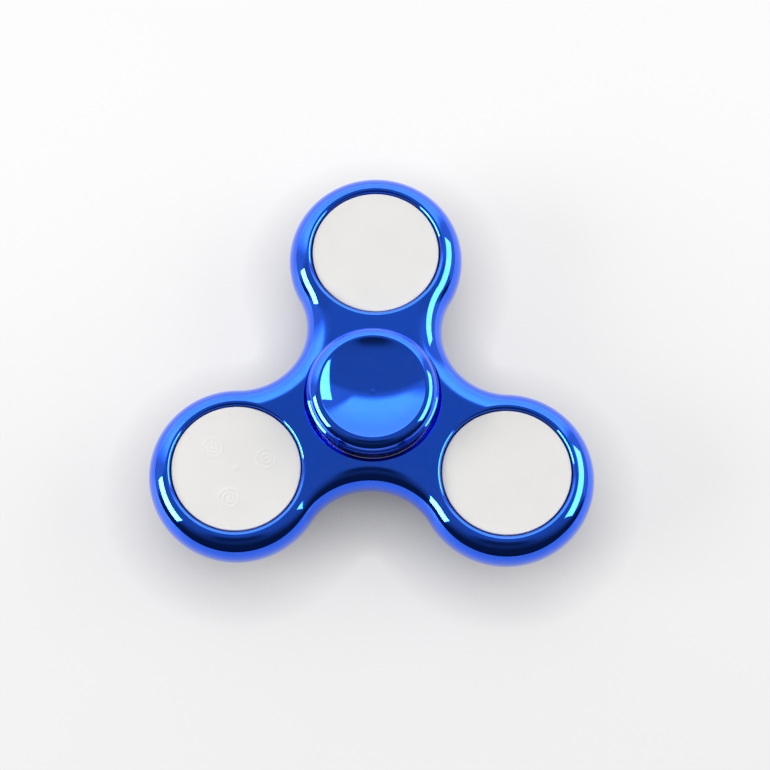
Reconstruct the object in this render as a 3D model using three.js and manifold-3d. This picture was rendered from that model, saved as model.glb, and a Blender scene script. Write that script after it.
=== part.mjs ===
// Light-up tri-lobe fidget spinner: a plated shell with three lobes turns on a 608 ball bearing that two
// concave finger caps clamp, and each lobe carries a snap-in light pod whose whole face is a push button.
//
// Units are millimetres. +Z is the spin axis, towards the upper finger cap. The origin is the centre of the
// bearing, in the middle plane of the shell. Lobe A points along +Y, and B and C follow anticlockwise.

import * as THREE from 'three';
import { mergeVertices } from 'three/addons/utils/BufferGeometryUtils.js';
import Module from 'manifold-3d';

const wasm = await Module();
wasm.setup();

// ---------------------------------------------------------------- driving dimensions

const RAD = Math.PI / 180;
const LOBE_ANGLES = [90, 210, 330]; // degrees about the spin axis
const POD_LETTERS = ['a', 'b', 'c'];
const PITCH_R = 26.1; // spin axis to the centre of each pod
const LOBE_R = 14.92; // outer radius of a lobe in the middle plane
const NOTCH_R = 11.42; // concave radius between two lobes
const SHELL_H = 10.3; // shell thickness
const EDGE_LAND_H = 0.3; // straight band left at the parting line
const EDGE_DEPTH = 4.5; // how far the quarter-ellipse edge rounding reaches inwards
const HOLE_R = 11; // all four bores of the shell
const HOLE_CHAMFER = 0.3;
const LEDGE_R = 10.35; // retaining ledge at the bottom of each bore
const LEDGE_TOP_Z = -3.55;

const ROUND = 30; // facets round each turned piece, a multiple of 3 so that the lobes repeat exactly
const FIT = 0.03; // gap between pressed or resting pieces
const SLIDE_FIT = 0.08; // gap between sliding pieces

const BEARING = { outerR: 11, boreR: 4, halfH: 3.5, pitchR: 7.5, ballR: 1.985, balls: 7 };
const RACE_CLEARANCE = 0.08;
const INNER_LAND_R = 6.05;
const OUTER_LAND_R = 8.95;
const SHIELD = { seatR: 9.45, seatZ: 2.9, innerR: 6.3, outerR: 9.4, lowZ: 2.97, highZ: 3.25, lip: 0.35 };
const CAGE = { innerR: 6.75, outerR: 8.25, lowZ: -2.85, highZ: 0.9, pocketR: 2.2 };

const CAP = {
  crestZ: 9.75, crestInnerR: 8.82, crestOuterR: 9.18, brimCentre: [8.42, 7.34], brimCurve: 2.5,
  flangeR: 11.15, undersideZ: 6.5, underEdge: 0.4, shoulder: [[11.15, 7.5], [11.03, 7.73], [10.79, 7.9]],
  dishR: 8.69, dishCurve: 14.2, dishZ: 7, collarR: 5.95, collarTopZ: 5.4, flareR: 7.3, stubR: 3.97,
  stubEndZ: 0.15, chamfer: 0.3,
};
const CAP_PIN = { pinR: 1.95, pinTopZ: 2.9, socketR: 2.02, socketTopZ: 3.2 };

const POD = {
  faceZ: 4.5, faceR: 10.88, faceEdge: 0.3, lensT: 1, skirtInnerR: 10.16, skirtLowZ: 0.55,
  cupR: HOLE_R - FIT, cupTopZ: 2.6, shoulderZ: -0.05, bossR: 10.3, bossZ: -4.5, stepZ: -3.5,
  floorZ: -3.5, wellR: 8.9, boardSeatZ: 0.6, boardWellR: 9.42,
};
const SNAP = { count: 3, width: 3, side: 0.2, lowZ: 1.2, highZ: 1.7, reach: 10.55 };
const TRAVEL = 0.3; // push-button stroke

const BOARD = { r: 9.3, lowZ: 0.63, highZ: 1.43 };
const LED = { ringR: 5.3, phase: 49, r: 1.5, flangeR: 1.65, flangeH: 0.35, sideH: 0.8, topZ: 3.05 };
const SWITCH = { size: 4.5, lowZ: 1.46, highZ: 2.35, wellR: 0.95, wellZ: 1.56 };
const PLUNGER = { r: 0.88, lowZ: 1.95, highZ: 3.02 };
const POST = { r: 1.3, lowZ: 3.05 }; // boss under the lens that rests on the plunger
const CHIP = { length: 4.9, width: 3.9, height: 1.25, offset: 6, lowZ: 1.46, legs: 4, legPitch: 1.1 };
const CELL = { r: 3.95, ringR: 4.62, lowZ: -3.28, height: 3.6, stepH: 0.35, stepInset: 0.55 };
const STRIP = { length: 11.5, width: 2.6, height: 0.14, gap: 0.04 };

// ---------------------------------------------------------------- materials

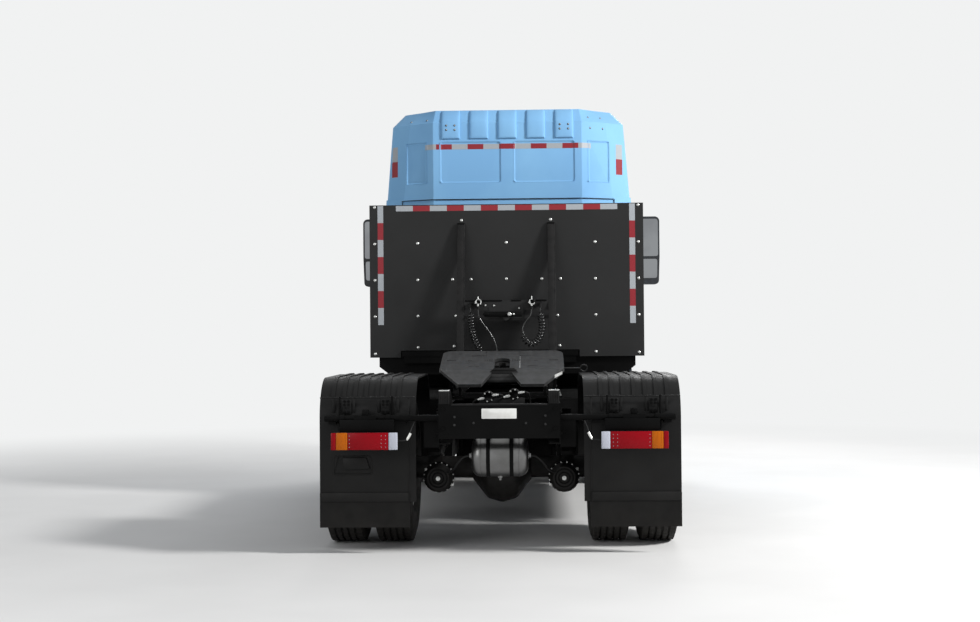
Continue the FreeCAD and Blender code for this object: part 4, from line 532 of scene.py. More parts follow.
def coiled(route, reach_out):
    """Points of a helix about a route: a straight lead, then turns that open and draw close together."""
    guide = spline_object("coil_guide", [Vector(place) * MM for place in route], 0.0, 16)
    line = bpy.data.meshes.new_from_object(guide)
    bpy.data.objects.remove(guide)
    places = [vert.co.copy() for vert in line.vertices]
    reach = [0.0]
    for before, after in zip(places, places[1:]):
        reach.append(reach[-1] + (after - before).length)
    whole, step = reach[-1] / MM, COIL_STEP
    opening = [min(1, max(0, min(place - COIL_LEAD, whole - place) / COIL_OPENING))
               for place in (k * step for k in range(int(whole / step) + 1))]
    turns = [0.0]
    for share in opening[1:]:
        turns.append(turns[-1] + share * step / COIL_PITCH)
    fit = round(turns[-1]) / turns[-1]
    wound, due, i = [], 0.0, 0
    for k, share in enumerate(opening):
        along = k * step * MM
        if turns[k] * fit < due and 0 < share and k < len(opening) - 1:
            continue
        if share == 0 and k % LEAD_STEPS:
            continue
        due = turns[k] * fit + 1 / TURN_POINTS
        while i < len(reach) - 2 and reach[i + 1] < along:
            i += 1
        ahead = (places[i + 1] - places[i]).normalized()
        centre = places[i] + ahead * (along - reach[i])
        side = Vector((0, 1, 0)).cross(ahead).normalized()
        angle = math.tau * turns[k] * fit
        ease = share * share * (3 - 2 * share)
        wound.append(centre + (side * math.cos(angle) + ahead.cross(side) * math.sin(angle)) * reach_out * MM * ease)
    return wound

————

== Exercise ==
From the entries above, copy every line where the word "that" shows up.

== Full response ==
Reconstruct the object in this render as a 3D model using three.js and manifold-3d. This picture was rendered from that model, saved as model.glb, and a Blender scene script. Write that script after it.
// Light-up tri-lobe fidget spinner: a plated shell with three lobes turns on a 608 ball bearing that two
const ROUND = 30; // facets round each turned piece, a multiple of 3 so that the lobes repeat exactly
const POST = { r: 1.3, lowZ: 3.05 }; // boss under the lens that rests on the plunger
    """Points of a helix about a route: a straight lead, then turns that open and draw close together."""